O menino que caminha léguas para chegar à escola encontra o portão fechado porque o professor não veio. Não porque quis, mas porque não há professor suficiente. O livro didático, quando chega, já vem com cheiro de passado, carregando lições de um tempo que o futuro já esqueceu. O sinal do celular não dá notícia, a internet é uma miragem, e a biblioteca mais próxima fica a dezenas de quilômetros de distância. Ainda assim, dizem que estudar é questão de esforço.

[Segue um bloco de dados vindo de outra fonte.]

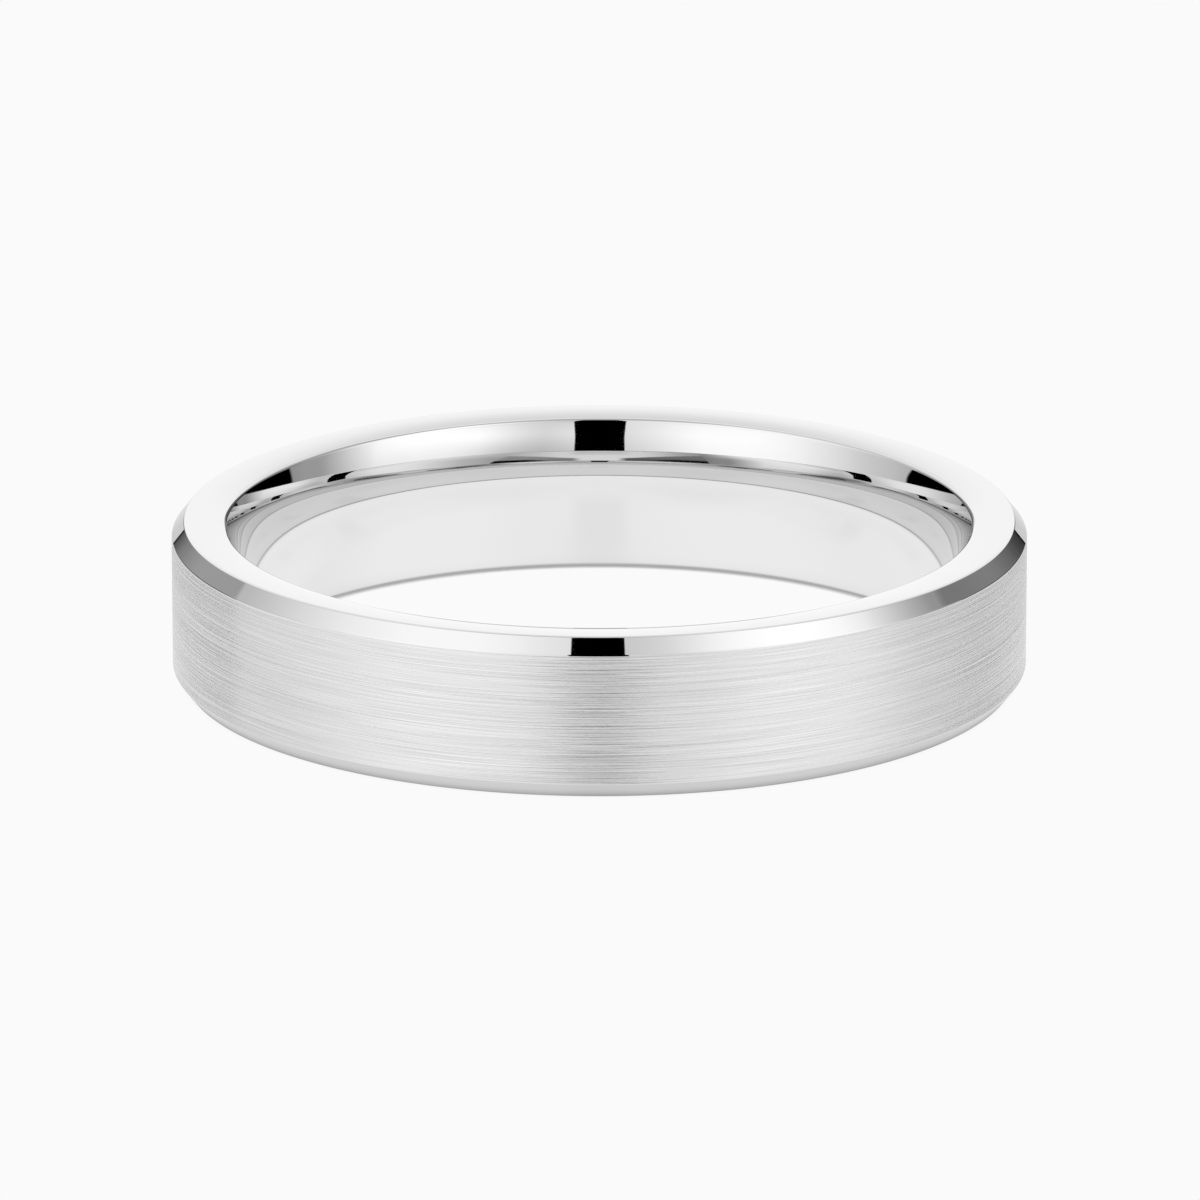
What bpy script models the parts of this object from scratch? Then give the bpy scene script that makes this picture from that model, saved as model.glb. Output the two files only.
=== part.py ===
"""A plain comfort-fit wedding band: flat outer face, bevelled edges, domed bore.

Metres, +Z up. The origin is the centre of the finger hole at half the band's width,
and +Z is the finger's axis, so the band lies flat on one of its two side faces.
The band is one seamless turned ring of metal, so it is one object.
"""

import math

import bpy

MM = 0.001

# Driving dimensions
BAND_WIDTH = 4.0 * MM
OUTER_DIAMETER = 21.1 * MM
BORE_DIAMETER = 17.80 * MM
BEVEL_DEPTH = 0.31 * MM
BEVEL_HEIGHT = 0.385 * MM
BORE_DOME_RADIUS = 7.2 * MM
DOME_HEIGHT = 1.17 * MM
SHOULDER_RADIUS = 3.1 * MM
RIM_RADIUS = 0.06 * MM

# Facets
TURN_STEPS = 96
DOME_SEGMENTS = 4
SHOULDER_SEGMENTS = 5
RIM_SEGMENTS = 2
SEAM_MERGE = 0.001 * MM
SHARP_ANGLE = math.radians(32)

METAL_COLOUR = (0.76, 0.76, 0.77, 1.0)
METAL_ROUGHNESS = 0.25


def arc(centre, radius, start, end, segments):
    """Points (radius from the axis, height) along an arc, from one angle to the other."""
    points = []
    for step in range(segments + 1):
        angle = start + (end - start) * step / segments
        points.append((centre[0] + radius * math.cos(angle), centre[1] + radius * math.sin(angle)))
    return points


def outer_side():
    """Top edge of the upper bevel, down the flat outer face, to the foot of the lower bevel."""
    face_radius = OUTER_DIAMETER / 2
    edge_radius = face_radius - BEVEL_DEPTH
    half_width = BAND_WIDTH / 2
    face_half_width = half_width - BEVEL_HEIGHT
    return [
        (edge_radius, half_width),
        (face_radius, face_half_width),
        (face_radius, -face_half_width),
        (edge_radius, -half_width),
    ]


def upper_inner_side():
    """From the middle of the bore up its domed wall and rounder shoulder, and over the rim.

    The dome, the shoulder and the rim's rounding share a tangent where they meet.
    """
    dome_centre = BORE_DIAMETER / 2 + BORE_DOME_RADIUS
    dome_tilt = math.asin(DOME_HEIGHT / BORE_DOME_RADIUS)
    reach = BORE_DOME_RADIUS - SHOULDER_RADIUS
    shoulder_centre = dome_centre - reach * math.cos(dome_tilt)
    shoulder_height = reach * math.sin(dome_tilt)
    rim_height = BAND_WIDTH / 2 - RIM_RADIUS
    reach = SHOULDER_RADIUS - RIM_RADIUS
    shoulder_tilt = math.asin((rim_height - shoulder_height) / reach)
    rim_centre = shoulder_centre - reach * math.cos(shoulder_tilt)
    straight_in = math.pi
    dome_end = straight_in - dome_tilt
    shoulder_end = straight_in - shoulder_tilt
    up = 0.5 * math.pi
    dome = arc((dome_centre, 0), BORE_DOME_RADIUS, straight_in, dome_end, DOME_SEGMENTS)
    shoulder = arc(
        (shoulder_centre, shoulder_height), SHOULDER_RADIUS, dome_end, shoulder_end, SHOULDER_SEGMENTS
    )
    rim = arc((rim_centre, rim_height), RIM_RADIUS, shoulder_end, up, RIM_SEGMENTS)
    return dome + shoulder[1:] + rim[1:]


def inner_side():
    """The wall of the bore from the lower rim to the upper one, which mirror each other."""
    upper = upper_inner_side()
    lower = [(radius, -height) for radius, height in reversed(upper[1:])]
    return lower + upper


def make_metal():
    metal = bpy.data.materials.new("white_metal")
    metal.use_nodes = True
    shader = metal.node_tree.nodes["Principled BSDF"]
    shader.inputs["Base Color"].default_value = METAL_COLOUR
    shader.inputs["Metallic"].default_value = 1.0
    shader.inputs["Roughness"].default_value = METAL_ROUGHNESS
    return metal


def turn(name, section, collection):
    """Turns a closed section round the Z axis, and shades it smooth between its sharp edges."""
    count = len(section)
    outline = bpy.data.meshes.new(name)
    outline.from_pydata(
        [(radius, 0, height) for radius, height in section],
        [(index, (index + 1) % count) for index in range(count)],
        [],
    )
    turned = bpy.data.objects.new(name, outline)
    collection.objects.link(turned)
    screw = turned.modifiers.new("Turn", "SCREW")
    screw.axis = "Z"
    screw.angle = 2 * math.pi
    screw.steps = TURN_STEPS
    screw.render_steps = TURN_STEPS
    screw.use_merge_vertices = True
    screw.merge_threshold = SEAM_MERGE
    evaluated = turned.evaluated_get(bpy.context.evaluated_depsgraph_get())
    mesh = bpy.data.meshes.new_from_object(evaluated)
    turned.modifiers.clear()
    turned.data = mesh
    bpy.data.meshes.remove(outline)
    mesh.name = name
    mesh.shade_smooth()
    mesh.set_sharp_from_angle(angle=SHARP_ANGLE)
    return turned


def make_band(collection):
    band = turn("band", outer_side() + inner_side(), collection)
    band.data.materials.append(make_metal())
    return band


def clear_scene():
    for old in list(bpy.data.objects):
        bpy.data.objects.remove(old, do_unlink=True)


def main():
    clear_scene()
    collection = bpy.data.collections.new("wedding_band")
    bpy.context.scene.collection.children.link(collection)
    make_band(collection)


main()
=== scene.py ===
"""The looks of a comfort-fit wedding band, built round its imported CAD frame.

Metres, in the CAD frame: +Z is the finger's axis and the band lies on its lower side face.
"""

import math

import bpy
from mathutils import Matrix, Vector


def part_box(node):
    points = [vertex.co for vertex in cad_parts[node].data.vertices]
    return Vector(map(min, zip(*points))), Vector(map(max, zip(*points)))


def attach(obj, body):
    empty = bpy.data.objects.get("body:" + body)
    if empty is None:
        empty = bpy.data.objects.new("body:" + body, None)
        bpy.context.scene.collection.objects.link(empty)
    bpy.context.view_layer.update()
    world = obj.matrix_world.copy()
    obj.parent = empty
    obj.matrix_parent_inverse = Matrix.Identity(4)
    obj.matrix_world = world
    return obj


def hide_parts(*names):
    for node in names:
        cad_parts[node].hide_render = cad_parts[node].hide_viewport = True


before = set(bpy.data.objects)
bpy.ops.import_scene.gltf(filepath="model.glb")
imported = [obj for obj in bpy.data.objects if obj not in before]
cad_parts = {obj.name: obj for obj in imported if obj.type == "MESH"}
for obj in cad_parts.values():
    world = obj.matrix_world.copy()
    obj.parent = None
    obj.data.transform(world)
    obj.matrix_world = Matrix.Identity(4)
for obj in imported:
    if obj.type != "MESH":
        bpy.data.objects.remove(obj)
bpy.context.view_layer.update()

MM = 0.001

# The band. Its outer radius and its width come from the frame.
BAND_LOW, BAND_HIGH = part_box("band")
OUTER_RADIUS = BAND_HIGH.x
HALF_WIDTH = BAND_HIGH.z
BORE_RADIUS = 8.90 * MM
BEVEL_DEPTH = 0.31 * MM
BEVEL_HEIGHT = 0.385 * MM
BORE_DOME_RADIUS = 7.2 * MM
DOME_HEIGHT = 1.17 * MM
SHOULDER_RADIUS = 3.1 * MM
RIM_RADIUS = 0.15 * MM
CROWN_RADIUS = 5.2 * MM
CROWN_TILT = math.radians(9.0)
SOFT_EDGE_RADIUS = 0.5 * MM
SOFT_EDGE_TILT = math.radians(9.0)
BEVEL_EDGE_RADIUS = 0.05 * MM
FACE_EDGE_RADIUS = 0.07 * MM

TURN_STEPS = 480
EDGE_SEGMENTS = 5
RIM_SEGMENTS = 12
DOME_SEGMENTS = 14
SHOULDER_SEGMENTS = 10
CROWN_SEGMENTS = 10

BRUSHED, POLISHED = 0, 1
METAL_COLOUR = 0.76
TONE_SPREAD = 0.17
BRUSH_LINES = {"length": 14.0 * MM, "thickness": 0.024 * MM, "seed": 3.0}
BRUSH_TONES = {"length": 3.0 * MM, "thickness": 0.024 * MM, "seed": 17.0}
BRUSH_DEPTH = 0.019 * MM
BRUSHED_ROUGHNESS = (0.24, 0.30)
POLISH_HAZE = {"length": 1.5 * MM, "thickness": 0.4 * MM, "seed": 5.0}
POLISHED_ROUGHNESS = (0.01, 0.035)
QUARTER_TURN = 0.25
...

A televisão exibe a vitória dos poucos que conseguiram atravessar o deserto da desigualdade e chegaram à outra margem, aquela onde se mede a inteligência pelo desempenho em uma prova. “Se um pode, todos podem”, alguém solta com displicência na roda de conversa. Mas será mesmo? Será que podem aqueles que nem sempre têm luz elétrica para estudar à noite? Será que podem os que abandonam os cadernos para ajudar no sustento da família? Será que podem os que sequer aprenderam a ler porque o ensino fundamental ficou pelo caminho?

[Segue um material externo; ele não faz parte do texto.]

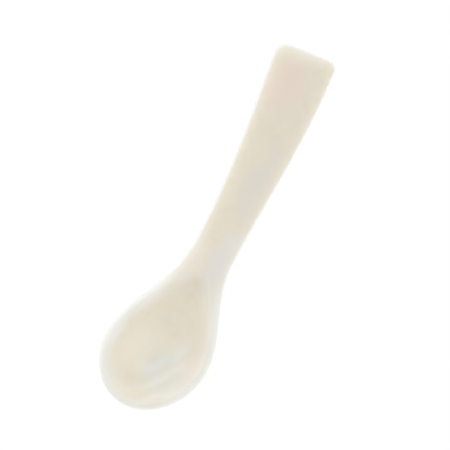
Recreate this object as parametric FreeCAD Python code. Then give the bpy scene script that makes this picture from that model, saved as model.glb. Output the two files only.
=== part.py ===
"""Caviar spoon, cut and ground from one piece of mother-of-pearl shell.

Millimetres, +Z up. The spoon lies face up as it rests on a table at z = 0: on the underside of
its bowl and on the flat heel of its handle. It runs along Y, with the bowl at the -Y end, and
its origin is on the table under the middle of its length and width. While it is being made,
stations along it are measured from the bowl's tip and offsets across it from its centre line.
"""

import FreeCAD
import Part
import math
import os

V = FreeCAD.Vector

# Plan outline
SPOON_LENGTH = 90.0
BOWL_WIDTH = 24.15
WIDEST_FROM_TIP = 13.8
NECK_WIDTH = 9.95
NECK_FROM_TIP = 41.5
HANDLE_END_WIDTH = 14.35
END_TILT_DEG = 3.3
LEFT_CORNER_RADIUS = 2.8
RIGHT_CORNER_RADIUS = 2.0

# Sideways sway of the centre line, which is not quite straight on a spoon cut by hand
TIP_SWAY = -3.58
BOWL_BACK_SWAY = -0.44
BOWL_BACK_FROM_TIP = 38.0
MID_HANDLE_SWAY = 0.35
MID_HANDLE_FROM_TIP = 64.0
END_SWAY = -0.7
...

A exceção não pode ser usada como régua para medir a regra. Celebrar as conquistas individuais é necessário, mas não pode ser desculpa para fechar os olhos à realidade de tantos outros que nunca terão essa chance. Para esses, não há holofotes. Apenas um futuro que segue escrito na poeira, aguardando o dia em que alguém, enfim, trará as palavras que o vento ainda insiste em levar.

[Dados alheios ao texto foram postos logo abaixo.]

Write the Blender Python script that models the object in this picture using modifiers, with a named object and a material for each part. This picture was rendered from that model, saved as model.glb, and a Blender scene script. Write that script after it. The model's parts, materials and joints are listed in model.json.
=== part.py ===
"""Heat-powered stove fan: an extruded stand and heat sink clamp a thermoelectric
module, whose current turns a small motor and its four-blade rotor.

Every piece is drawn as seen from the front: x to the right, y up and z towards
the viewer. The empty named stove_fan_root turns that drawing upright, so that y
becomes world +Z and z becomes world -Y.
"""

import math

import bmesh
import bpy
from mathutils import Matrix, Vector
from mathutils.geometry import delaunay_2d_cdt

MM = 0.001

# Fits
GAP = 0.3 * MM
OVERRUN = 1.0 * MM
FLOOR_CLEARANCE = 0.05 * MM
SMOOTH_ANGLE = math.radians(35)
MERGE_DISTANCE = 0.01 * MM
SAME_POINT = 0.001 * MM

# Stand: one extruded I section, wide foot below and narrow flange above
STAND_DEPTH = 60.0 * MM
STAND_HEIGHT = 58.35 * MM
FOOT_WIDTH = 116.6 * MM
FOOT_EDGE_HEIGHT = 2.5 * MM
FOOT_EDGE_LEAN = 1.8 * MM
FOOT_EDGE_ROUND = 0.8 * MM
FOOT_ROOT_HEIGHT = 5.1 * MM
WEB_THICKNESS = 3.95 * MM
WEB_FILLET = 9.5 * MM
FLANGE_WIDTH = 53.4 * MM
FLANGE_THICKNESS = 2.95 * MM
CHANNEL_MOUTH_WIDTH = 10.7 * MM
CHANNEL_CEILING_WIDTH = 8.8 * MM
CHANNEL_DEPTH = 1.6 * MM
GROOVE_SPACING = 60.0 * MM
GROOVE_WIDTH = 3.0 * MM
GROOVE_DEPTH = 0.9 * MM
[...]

O programa Pé de Meia, embora represente um avanço ao incentivar a permanência dos alunos na escola, não é solução para todos os problemas. A realidade mostra que a evasão escolar não se dá apenas por falta de incentivos financeiros, mas também pela ausência de infraestrutura adequada e qualidade de ensino. Além disso, a formação educacional se mostra incompleta sem o ensino técnico e profissionalizante, essencial para preparar os jovens para o mercado de trabalho. Em síntese, dizer que a educação pública no Nordeste é Nota 10 é uma mera utopia, pois a realidade ainda grita por mudanças estruturais e investimentos que garantam oportunidades para todos.